* Problem: Search the records that follow and extract every line containing the string "model".

* Exercise materials:
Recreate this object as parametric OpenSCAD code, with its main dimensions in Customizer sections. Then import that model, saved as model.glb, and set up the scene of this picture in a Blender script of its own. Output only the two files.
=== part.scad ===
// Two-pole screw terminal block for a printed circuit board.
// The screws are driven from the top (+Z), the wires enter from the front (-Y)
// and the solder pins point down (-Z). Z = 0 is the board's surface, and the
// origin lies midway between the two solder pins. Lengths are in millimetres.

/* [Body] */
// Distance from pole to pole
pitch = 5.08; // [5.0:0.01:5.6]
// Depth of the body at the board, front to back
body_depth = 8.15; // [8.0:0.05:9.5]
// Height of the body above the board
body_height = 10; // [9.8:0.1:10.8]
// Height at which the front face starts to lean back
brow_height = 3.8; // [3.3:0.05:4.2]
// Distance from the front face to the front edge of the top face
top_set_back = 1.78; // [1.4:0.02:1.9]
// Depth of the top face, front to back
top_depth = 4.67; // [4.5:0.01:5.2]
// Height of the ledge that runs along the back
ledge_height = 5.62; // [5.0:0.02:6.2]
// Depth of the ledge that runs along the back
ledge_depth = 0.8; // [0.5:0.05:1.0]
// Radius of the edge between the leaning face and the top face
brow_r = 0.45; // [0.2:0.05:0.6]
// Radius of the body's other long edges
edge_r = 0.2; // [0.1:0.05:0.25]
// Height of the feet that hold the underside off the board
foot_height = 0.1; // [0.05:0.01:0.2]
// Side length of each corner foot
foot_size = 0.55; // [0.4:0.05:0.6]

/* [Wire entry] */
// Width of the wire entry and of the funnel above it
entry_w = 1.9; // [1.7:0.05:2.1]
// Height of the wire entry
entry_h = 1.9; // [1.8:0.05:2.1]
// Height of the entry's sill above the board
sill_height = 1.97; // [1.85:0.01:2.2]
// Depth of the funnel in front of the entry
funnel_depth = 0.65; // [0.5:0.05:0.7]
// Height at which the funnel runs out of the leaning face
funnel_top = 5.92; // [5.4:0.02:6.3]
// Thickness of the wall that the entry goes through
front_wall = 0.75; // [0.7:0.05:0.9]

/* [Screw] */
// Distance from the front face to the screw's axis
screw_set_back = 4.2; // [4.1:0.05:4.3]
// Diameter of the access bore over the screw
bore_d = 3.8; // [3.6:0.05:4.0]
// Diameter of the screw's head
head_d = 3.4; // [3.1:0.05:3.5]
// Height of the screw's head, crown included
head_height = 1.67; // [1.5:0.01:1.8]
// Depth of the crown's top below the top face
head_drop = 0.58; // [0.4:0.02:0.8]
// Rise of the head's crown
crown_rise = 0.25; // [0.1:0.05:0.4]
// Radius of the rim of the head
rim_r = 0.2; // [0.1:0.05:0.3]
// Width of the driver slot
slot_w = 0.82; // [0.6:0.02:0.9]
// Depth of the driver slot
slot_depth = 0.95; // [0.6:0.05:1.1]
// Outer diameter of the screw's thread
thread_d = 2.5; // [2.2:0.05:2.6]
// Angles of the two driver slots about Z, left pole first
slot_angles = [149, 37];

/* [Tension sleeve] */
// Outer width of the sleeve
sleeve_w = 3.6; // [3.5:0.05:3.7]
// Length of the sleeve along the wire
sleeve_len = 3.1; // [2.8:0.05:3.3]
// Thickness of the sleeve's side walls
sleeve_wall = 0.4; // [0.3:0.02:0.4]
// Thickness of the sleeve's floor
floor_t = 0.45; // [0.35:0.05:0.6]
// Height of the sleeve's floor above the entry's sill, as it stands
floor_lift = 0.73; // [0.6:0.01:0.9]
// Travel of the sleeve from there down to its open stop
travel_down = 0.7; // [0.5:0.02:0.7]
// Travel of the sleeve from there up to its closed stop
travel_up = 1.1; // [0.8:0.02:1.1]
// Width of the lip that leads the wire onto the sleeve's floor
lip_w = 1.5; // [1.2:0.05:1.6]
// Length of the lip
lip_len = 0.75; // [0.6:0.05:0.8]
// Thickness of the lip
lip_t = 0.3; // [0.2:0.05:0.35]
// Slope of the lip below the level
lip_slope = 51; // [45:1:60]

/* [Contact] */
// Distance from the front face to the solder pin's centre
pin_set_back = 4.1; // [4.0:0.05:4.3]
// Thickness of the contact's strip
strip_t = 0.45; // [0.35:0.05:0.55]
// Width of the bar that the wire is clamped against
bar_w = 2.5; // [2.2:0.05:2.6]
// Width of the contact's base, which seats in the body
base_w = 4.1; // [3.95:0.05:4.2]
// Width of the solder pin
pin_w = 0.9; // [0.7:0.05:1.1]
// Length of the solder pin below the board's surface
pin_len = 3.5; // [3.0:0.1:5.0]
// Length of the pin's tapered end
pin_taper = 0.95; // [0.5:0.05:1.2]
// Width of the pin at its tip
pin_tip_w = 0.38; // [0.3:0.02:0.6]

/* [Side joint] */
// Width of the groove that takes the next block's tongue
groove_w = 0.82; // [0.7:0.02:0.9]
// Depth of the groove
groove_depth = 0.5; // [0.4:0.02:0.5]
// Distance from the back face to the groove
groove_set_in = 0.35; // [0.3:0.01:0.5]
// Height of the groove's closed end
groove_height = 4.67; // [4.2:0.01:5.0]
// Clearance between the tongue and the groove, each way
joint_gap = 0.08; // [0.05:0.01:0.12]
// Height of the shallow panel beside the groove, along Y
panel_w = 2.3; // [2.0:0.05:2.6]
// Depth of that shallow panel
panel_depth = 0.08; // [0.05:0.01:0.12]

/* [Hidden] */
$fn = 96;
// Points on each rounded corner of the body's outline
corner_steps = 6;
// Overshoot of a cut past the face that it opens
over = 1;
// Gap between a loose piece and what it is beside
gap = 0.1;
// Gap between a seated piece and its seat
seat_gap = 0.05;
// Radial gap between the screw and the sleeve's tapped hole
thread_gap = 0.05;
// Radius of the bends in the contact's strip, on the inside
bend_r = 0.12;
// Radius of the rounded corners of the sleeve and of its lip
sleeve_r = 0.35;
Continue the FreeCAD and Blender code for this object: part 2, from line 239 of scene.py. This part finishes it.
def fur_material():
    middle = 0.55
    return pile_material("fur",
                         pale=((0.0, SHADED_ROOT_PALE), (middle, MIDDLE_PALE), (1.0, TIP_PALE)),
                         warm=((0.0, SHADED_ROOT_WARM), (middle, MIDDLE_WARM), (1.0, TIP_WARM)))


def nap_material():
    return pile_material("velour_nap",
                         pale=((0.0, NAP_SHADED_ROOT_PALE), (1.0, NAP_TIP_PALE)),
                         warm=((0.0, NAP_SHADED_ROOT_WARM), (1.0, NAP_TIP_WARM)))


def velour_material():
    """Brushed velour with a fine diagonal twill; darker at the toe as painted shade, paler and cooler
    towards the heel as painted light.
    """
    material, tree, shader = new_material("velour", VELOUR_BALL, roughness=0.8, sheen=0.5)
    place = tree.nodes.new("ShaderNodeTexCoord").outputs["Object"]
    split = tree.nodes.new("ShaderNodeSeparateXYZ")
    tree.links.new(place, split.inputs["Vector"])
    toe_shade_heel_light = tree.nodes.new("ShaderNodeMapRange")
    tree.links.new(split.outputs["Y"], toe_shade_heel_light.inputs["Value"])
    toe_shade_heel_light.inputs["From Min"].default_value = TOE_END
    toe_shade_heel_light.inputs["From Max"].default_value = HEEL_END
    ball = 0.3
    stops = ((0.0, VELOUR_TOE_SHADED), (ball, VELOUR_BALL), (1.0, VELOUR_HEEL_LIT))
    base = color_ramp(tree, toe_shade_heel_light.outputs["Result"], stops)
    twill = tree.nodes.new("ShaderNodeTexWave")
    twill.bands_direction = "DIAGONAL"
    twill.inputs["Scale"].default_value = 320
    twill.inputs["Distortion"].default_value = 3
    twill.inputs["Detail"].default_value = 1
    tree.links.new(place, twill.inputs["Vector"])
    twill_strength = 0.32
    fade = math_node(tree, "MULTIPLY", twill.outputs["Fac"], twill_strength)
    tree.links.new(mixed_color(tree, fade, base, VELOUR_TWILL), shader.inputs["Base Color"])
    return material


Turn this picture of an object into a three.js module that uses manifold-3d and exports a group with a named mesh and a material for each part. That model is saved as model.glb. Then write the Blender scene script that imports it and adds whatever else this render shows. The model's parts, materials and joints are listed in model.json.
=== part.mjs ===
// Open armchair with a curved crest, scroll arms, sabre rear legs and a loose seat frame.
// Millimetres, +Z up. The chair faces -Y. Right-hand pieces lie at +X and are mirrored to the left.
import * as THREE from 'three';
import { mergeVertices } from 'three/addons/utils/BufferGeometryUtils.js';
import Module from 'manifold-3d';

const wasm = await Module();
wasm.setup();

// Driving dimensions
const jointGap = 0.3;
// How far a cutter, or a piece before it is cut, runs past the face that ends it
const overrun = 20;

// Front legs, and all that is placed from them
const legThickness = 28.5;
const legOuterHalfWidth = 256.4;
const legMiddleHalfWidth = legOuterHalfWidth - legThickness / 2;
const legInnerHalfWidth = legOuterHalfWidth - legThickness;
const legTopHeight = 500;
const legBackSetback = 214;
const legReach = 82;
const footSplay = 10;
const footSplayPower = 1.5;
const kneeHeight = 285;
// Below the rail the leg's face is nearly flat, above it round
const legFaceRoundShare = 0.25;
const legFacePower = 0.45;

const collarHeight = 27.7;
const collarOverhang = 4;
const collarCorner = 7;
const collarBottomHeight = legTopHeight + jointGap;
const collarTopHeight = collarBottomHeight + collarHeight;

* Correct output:
Recreate this object as parametric OpenSCAD code, with its main dimensions in Customizer sections. Then import that model, saved as model.glb, and set up the scene of this picture in a Blender script of its own. Output only the two files.
Turn this picture of an object into a three.js module that uses manifold-3d and exports a group with a named mesh and a material for each part. That model is saved as model.glb. Then write the Blender scene script that imports it and adds whatever else this render shows. The model's parts, materials and joints are listed in model.json.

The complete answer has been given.